Each record below should appear again exactly as written.

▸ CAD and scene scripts
-----

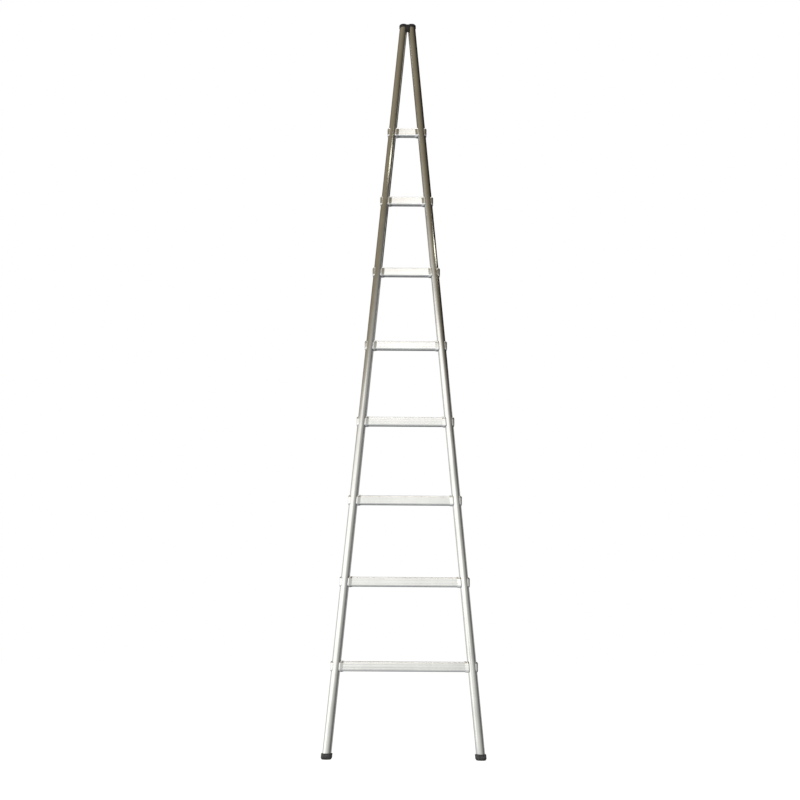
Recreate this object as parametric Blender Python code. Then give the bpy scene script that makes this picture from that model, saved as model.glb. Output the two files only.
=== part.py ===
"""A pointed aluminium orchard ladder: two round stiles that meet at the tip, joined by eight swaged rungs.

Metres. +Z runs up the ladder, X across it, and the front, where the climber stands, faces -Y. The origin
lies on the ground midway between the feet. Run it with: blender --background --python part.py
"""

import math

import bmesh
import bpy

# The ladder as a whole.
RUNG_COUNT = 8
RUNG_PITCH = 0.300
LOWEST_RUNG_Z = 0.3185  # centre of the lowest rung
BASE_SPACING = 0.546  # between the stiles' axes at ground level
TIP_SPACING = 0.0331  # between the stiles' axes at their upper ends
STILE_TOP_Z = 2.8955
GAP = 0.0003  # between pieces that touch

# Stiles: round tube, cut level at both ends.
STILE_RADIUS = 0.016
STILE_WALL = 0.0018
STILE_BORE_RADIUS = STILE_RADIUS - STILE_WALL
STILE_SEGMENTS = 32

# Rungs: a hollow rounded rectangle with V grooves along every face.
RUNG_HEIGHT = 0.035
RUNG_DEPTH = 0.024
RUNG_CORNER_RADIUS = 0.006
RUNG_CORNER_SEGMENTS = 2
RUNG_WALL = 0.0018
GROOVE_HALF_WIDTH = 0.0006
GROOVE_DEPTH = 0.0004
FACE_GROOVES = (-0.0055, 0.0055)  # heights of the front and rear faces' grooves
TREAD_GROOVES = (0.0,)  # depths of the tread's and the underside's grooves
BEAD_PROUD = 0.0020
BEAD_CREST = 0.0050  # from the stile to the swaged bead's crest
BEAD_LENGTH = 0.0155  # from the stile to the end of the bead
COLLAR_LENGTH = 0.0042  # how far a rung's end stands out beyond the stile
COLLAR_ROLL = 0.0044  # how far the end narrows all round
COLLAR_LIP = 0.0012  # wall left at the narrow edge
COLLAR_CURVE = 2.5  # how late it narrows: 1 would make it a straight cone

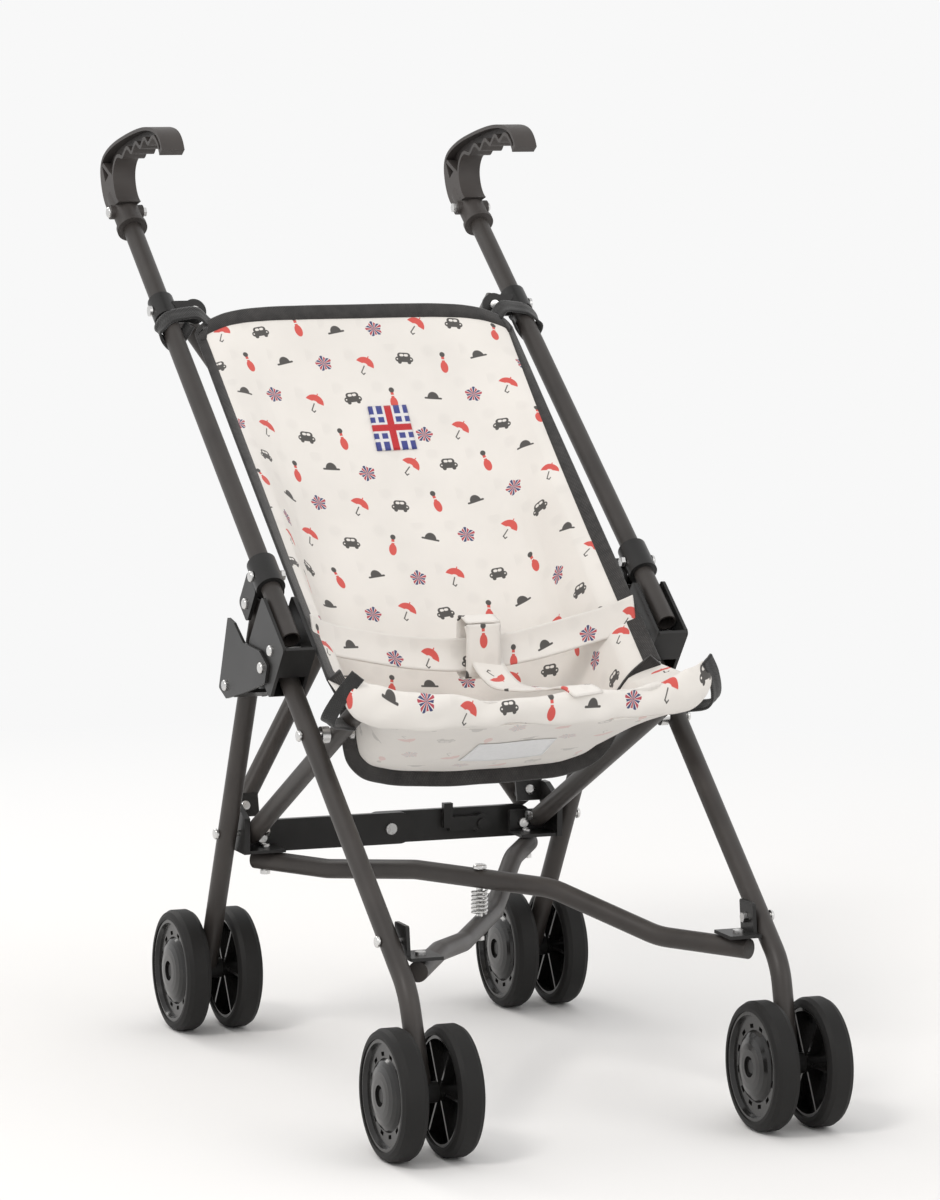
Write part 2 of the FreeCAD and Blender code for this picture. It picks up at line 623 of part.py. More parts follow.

-----

▸ Written response
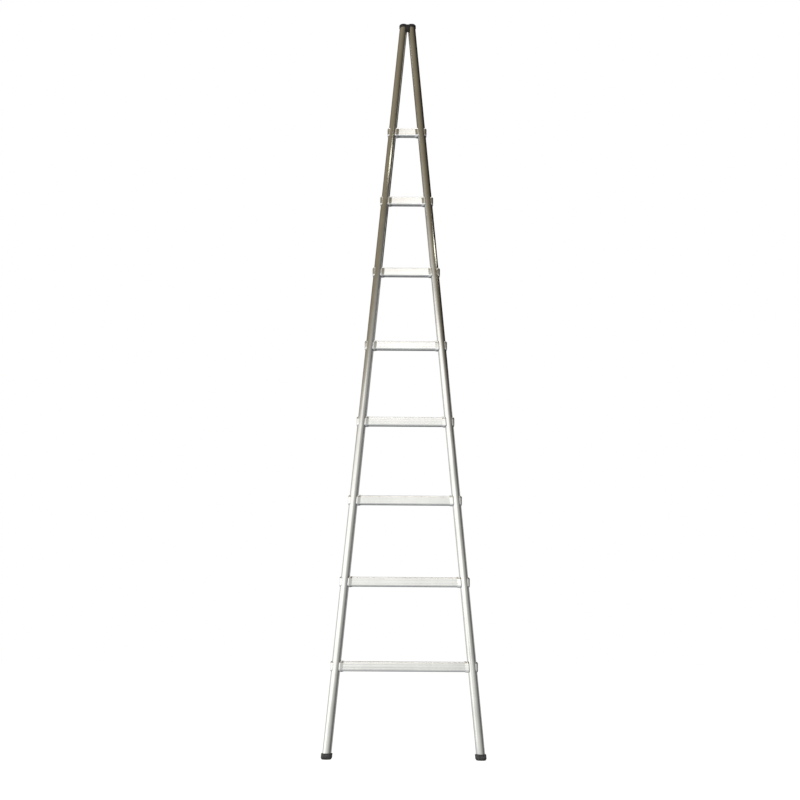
Recreate this object as parametric Blender Python code. Then give the bpy scene script that makes this picture from that model, saved as model.glb. Output the two files only.
=== part.py ===
"""A pointed aluminium orchard ladder: two round stiles that meet at the tip, joined by eight swaged rungs.

Metres. +Z runs up the ladder, X across it, and the front, where the climber stands, faces -Y. The origin
lies on the ground midway between the feet. Run it with: blender --background --python part.py
"""

import math

import bmesh
import bpy

# The ladder as a whole.
RUNG_COUNT = 8
RUNG_PITCH = 0.300
LOWEST_RUNG_Z = 0.3185  # centre of the lowest rung
BASE_SPACING = 0.546  # between the stiles' axes at ground level
TIP_SPACING = 0.0331  # between the stiles' axes at their upper ends
STILE_TOP_Z = 2.8955
GAP = 0.0003  # between pieces that touch

# Stiles: round tube, cut level at both ends.
STILE_RADIUS = 0.016
STILE_WALL = 0.0018
STILE_BORE_RADIUS = STILE_RADIUS - STILE_WALL
STILE_SEGMENTS = 32

# Rungs: a hollow rounded rectangle with V grooves along every face.
RUNG_HEIGHT = 0.035
RUNG_DEPTH = 0.024
RUNG_CORNER_RADIUS = 0.006
RUNG_CORNER_SEGMENTS = 2
RUNG_WALL = 0.0018
GROOVE_HALF_WIDTH = 0.0006
GROOVE_DEPTH = 0.0004
FACE_GROOVES = (-0.0055, 0.0055)  # heights of the front and rear faces' grooves
TREAD_GROOVES = (0.0,)  # depths of the tread's and the underside's grooves
BEAD_PROUD = 0.0020
BEAD_CREST = 0.0050  # from the stile to the swaged bead's crest
BEAD_LENGTH = 0.0155  # from the stile to the end of the bead
COLLAR_LENGTH = 0.0042  # how far a rung's end stands out beyond the stile
COLLAR_ROLL = 0.0044  # how far the end narrows all round
COLLAR_LIP = 0.0012  # wall left at the narrow edge
COLLAR_CURVE = 2.5  # how late it narrows: 1 would make it a straight cone

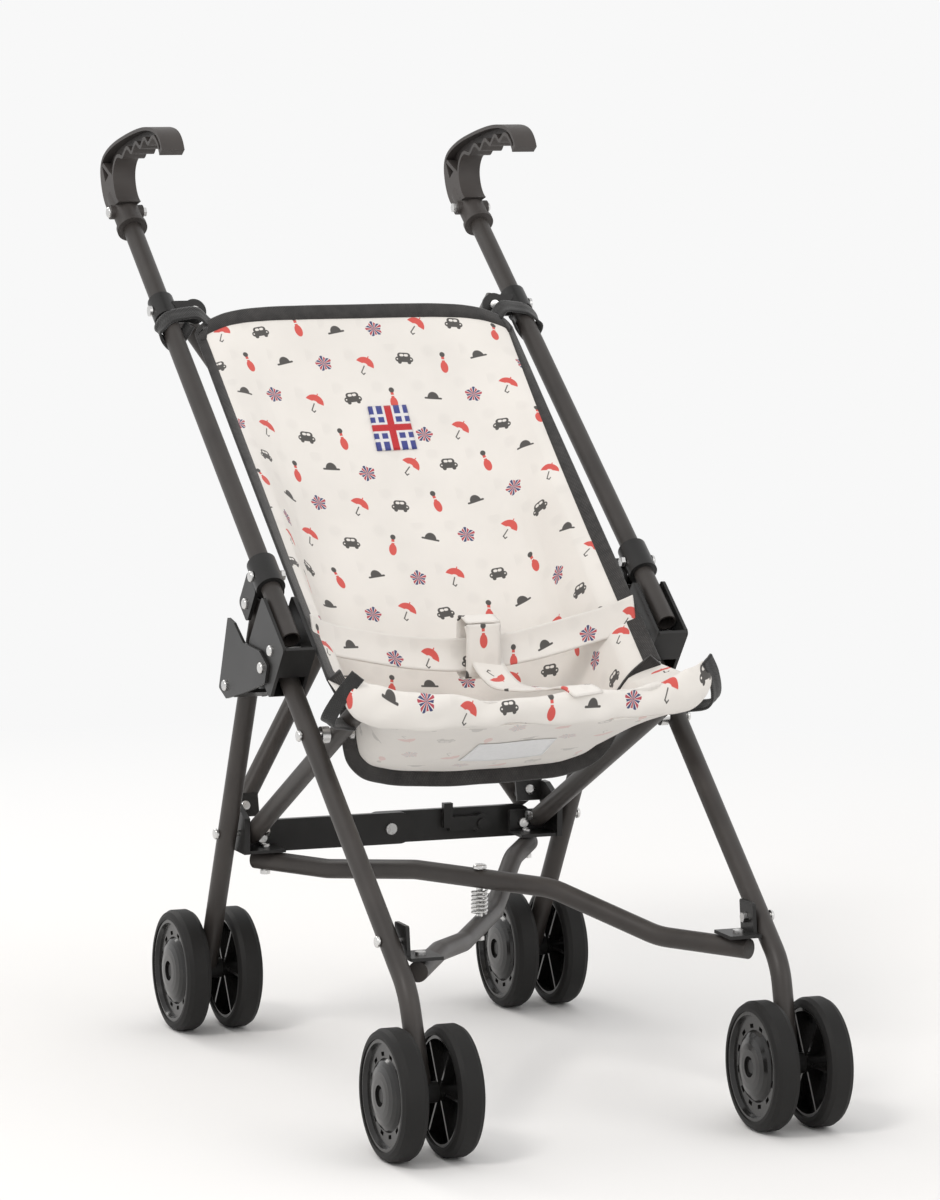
Write part 2 of the FreeCAD and Blender code for this picture. It picks up at line 623 of part.py. More parts follow.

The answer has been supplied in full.